[DATA PROVIDED]
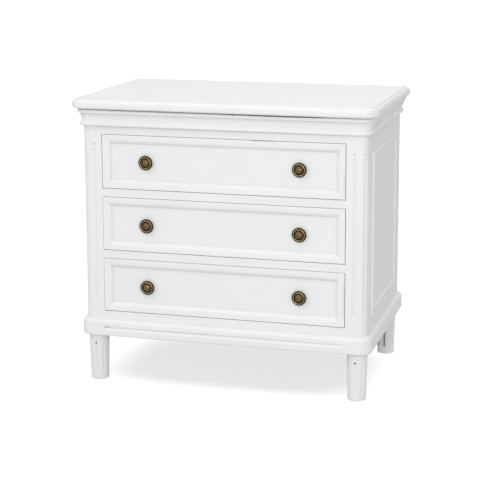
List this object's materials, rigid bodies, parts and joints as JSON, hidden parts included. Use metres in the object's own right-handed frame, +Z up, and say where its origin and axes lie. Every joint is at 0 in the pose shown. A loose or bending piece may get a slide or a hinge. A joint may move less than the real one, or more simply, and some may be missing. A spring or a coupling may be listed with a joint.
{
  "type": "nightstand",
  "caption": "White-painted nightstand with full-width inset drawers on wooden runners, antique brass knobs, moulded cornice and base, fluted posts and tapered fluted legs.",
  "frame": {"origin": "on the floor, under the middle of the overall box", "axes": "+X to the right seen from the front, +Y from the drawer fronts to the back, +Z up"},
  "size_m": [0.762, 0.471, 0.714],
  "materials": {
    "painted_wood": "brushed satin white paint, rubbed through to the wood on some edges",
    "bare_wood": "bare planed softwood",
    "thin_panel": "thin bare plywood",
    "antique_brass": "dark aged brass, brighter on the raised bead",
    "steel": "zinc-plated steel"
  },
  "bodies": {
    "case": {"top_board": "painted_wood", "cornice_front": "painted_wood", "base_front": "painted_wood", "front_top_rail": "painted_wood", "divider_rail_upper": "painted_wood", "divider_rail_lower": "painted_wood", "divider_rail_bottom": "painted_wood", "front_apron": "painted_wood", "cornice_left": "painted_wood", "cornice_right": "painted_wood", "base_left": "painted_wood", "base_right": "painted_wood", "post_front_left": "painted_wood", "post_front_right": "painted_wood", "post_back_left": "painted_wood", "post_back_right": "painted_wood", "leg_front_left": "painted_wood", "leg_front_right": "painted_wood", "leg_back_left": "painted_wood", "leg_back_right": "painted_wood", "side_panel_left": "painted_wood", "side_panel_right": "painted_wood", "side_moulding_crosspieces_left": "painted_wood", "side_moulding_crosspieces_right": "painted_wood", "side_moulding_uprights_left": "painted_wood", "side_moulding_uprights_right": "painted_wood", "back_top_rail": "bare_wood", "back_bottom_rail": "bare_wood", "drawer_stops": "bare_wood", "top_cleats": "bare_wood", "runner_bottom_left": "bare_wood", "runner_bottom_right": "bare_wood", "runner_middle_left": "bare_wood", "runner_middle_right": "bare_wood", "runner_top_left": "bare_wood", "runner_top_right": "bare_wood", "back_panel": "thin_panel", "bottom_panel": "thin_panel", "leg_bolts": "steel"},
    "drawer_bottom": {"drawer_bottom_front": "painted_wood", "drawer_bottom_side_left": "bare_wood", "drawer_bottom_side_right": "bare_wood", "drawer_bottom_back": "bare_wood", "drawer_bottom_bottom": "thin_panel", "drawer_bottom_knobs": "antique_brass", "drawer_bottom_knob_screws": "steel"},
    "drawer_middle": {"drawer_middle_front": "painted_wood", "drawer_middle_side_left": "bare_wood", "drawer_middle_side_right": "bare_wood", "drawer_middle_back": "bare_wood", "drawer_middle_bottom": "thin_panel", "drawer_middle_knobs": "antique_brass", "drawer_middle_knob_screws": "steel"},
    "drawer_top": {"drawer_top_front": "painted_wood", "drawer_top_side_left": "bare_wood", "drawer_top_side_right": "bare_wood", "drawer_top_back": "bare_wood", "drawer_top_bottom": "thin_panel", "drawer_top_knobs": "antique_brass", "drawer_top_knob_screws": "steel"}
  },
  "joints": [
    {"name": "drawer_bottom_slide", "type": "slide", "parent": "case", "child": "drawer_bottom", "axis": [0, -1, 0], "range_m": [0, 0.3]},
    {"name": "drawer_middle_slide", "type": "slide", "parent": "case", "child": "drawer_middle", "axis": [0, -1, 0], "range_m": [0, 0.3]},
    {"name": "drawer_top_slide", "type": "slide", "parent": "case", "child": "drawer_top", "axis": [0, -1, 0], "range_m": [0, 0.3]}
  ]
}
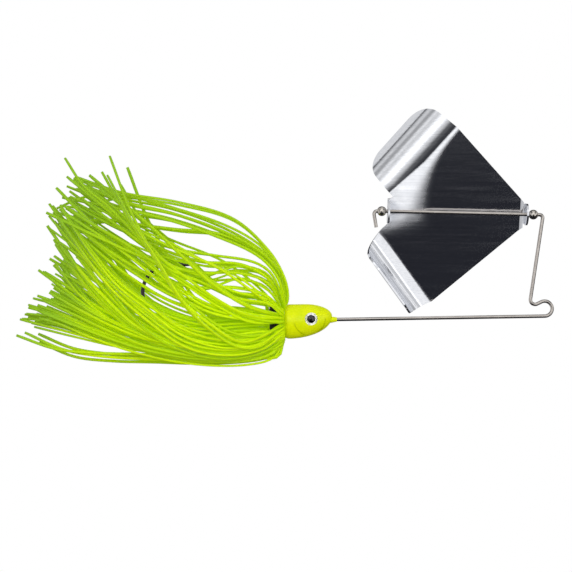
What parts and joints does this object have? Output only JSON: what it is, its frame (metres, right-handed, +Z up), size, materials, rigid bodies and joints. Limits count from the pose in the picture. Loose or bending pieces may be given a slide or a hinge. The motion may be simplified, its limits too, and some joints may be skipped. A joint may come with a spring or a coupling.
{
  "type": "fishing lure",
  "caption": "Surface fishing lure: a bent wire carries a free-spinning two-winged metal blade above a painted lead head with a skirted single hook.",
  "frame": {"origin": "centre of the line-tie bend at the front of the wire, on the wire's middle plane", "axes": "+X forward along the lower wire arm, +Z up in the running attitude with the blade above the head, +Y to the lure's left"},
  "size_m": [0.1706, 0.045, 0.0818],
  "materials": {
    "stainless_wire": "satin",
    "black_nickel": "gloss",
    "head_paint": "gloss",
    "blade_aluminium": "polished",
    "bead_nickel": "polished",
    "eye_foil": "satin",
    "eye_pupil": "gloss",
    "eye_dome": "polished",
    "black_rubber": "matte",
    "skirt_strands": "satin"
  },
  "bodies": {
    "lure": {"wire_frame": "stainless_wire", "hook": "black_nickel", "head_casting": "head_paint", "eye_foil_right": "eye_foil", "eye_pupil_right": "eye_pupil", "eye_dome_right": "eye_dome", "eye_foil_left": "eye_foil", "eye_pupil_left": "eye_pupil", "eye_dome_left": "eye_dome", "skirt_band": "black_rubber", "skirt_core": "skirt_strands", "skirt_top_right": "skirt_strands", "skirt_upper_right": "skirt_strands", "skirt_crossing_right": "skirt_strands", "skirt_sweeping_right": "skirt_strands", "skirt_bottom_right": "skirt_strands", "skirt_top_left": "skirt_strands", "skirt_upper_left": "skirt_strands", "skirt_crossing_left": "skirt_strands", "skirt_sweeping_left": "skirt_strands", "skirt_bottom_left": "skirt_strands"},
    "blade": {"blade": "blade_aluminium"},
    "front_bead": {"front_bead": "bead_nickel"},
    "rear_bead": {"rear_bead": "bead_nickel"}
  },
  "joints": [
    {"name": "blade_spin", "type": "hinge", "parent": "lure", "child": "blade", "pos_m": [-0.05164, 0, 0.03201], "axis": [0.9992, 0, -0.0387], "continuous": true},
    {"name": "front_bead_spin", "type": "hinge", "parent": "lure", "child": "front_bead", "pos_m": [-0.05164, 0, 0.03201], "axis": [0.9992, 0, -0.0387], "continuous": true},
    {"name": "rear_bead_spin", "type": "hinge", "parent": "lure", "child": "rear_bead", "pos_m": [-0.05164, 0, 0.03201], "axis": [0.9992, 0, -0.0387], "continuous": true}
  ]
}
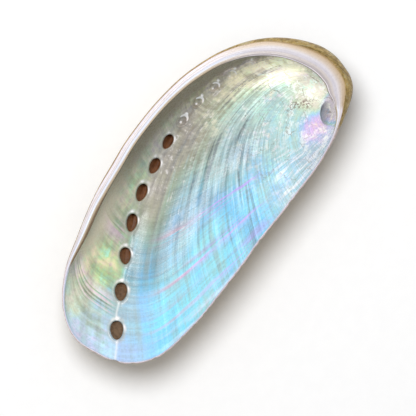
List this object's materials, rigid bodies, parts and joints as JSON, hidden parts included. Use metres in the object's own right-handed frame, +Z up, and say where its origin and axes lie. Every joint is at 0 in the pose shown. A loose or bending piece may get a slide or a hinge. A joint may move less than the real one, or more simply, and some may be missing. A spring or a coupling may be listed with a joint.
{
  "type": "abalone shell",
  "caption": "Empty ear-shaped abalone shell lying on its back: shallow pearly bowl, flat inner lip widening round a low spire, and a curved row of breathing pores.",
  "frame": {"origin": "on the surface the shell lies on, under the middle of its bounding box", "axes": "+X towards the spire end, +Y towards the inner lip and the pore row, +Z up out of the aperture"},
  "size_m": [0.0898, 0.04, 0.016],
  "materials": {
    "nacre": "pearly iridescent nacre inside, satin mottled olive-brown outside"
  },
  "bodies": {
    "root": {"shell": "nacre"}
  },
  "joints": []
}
---
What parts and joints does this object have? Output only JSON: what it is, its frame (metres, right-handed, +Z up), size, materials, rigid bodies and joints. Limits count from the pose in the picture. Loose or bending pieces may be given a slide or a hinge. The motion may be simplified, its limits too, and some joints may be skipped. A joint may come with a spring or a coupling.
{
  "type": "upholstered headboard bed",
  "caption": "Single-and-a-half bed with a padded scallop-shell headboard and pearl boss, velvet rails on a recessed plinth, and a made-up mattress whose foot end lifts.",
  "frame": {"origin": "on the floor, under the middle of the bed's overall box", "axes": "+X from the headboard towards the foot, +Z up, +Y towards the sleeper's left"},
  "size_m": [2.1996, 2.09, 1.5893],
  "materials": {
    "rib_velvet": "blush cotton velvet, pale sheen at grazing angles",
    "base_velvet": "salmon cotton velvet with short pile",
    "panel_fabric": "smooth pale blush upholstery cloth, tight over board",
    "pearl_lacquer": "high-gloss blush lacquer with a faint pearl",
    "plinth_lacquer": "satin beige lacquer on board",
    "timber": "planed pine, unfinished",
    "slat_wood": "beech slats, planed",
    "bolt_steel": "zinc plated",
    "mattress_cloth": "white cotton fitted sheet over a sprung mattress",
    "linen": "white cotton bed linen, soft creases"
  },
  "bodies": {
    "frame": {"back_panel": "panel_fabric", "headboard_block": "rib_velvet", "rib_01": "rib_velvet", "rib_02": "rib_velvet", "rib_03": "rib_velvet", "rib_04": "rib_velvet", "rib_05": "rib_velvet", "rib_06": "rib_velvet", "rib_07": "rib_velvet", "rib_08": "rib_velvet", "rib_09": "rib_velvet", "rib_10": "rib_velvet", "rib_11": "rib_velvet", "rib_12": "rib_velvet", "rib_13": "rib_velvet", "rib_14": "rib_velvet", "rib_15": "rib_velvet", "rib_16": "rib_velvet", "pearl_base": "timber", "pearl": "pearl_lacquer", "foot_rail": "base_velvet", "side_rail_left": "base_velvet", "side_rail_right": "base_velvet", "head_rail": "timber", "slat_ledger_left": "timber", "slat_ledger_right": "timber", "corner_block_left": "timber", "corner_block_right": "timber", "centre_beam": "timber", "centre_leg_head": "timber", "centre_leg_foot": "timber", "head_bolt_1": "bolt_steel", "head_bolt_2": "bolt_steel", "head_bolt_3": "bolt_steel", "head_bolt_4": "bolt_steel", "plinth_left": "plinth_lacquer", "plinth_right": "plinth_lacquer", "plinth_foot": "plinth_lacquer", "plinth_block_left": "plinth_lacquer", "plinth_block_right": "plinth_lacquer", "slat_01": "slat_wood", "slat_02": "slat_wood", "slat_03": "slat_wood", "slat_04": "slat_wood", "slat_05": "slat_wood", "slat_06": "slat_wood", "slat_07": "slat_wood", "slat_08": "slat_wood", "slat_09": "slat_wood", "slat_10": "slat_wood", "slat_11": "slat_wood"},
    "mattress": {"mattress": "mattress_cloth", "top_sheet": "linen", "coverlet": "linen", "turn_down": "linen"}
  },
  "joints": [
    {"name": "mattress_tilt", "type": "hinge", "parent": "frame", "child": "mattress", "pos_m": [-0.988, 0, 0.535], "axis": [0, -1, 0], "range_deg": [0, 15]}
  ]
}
==
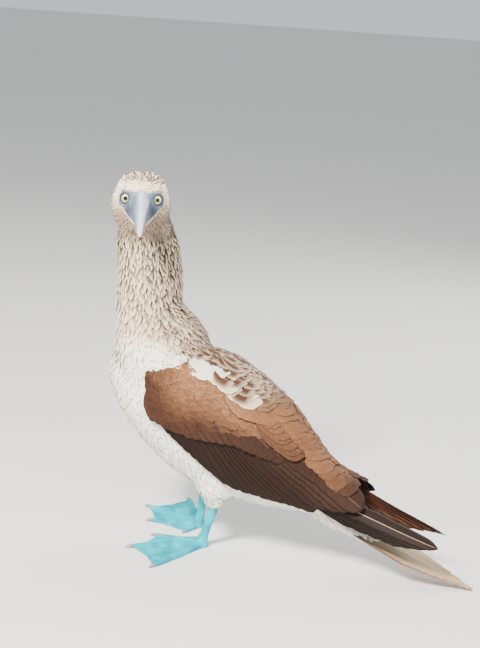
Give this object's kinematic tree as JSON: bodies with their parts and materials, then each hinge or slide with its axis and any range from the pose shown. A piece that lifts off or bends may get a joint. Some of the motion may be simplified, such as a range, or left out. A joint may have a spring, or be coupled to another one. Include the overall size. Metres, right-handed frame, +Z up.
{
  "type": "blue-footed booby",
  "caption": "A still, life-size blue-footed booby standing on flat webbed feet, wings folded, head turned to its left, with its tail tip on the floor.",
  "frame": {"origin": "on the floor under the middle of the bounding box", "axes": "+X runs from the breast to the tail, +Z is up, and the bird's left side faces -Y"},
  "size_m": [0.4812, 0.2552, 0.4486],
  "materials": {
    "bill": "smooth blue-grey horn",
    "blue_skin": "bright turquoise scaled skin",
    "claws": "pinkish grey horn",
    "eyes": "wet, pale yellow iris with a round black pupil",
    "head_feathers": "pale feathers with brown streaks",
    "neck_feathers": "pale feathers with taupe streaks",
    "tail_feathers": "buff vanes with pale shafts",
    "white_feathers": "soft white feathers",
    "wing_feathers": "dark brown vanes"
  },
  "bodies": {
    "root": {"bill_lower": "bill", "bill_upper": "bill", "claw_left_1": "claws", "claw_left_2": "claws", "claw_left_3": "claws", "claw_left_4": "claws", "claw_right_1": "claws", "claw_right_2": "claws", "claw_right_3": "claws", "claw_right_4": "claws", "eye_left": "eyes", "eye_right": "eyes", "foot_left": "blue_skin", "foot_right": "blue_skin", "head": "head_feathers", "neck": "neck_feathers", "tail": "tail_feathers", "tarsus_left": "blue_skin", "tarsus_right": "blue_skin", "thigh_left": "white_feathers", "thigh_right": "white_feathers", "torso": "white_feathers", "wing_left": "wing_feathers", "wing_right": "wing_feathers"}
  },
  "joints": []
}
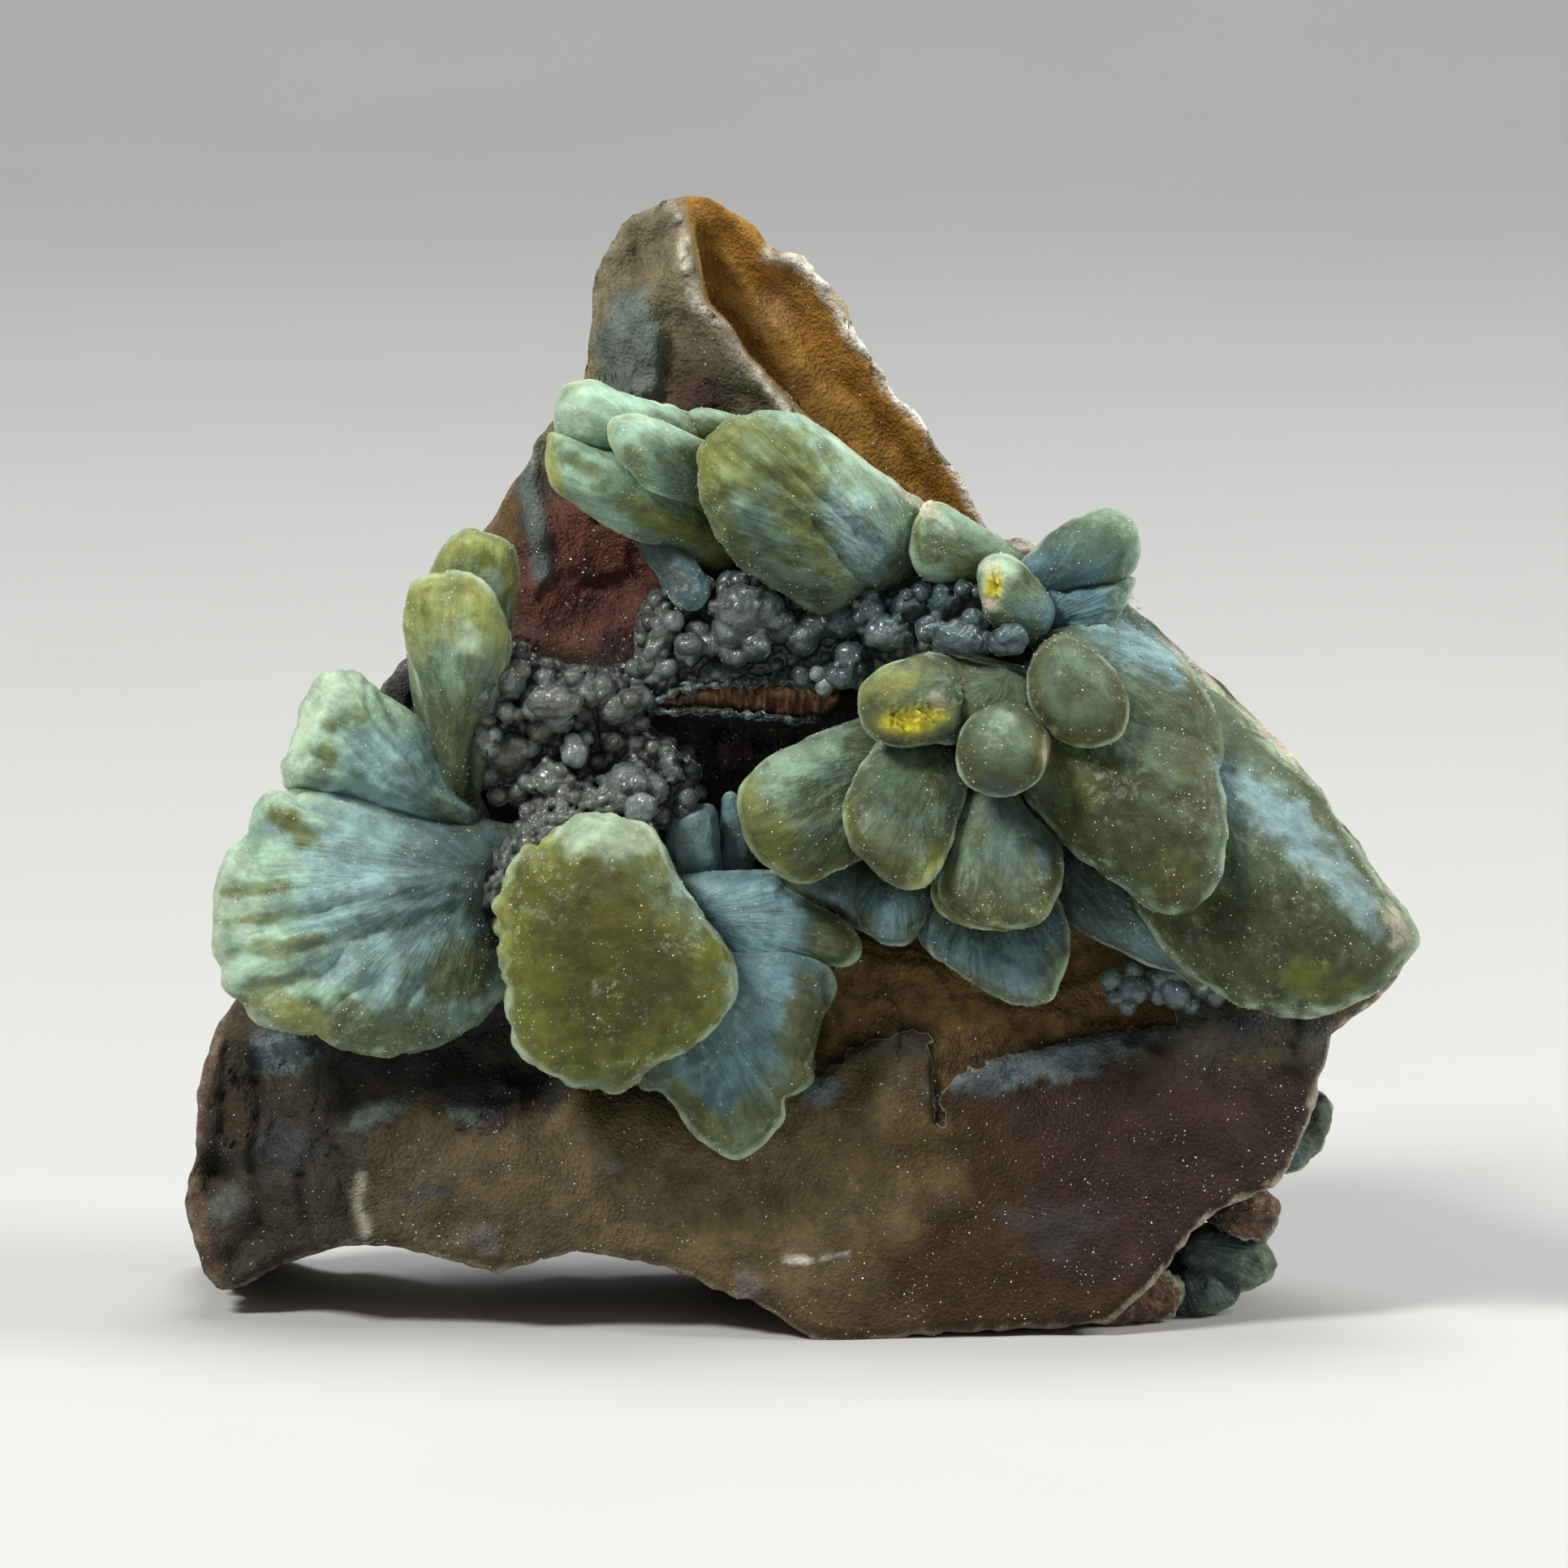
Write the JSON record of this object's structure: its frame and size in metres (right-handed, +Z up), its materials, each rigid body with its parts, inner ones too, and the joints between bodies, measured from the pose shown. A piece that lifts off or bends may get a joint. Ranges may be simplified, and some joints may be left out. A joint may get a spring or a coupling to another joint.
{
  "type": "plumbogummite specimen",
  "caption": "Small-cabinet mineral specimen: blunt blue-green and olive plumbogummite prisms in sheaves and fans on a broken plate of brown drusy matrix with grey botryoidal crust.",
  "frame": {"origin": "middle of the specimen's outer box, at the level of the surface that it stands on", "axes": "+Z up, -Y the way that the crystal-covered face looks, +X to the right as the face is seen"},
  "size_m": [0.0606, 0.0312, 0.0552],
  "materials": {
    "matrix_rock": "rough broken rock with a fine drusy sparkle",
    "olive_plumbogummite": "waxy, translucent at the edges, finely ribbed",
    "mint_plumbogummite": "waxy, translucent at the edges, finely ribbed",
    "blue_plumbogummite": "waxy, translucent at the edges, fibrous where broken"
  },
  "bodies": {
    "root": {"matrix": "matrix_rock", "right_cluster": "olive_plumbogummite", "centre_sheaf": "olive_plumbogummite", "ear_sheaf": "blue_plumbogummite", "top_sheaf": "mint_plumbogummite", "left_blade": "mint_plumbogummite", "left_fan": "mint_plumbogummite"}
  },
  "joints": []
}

[WRITTEN INSTRUCTION] Extract every line of the records above that contains the word "overall".

[RESULT OF THE EXERCISE]
  "frame": {"origin": "on the floor, under the middle of the overall box", "axes": "+X to the right seen from the front, +Y from the drawer fronts to the back, +Z up"},
  "frame": {"origin": "on the floor, under the middle of the bed's overall box", "axes": "+X from the headboard towards the foot, +Z up, +Y towards the sleeper's left"},
Give this object's kinematic tree as JSON: bodies with their parts and materials, then each hinge or slide with its axis and any range from the pose shown. A piece that lifts off or bends may get a joint. Some of the motion may be simplified, such as a range, or left out. A joint may have a spring, or be coupled to another one. Include the overall size. Metres, right-handed frame, +Z up.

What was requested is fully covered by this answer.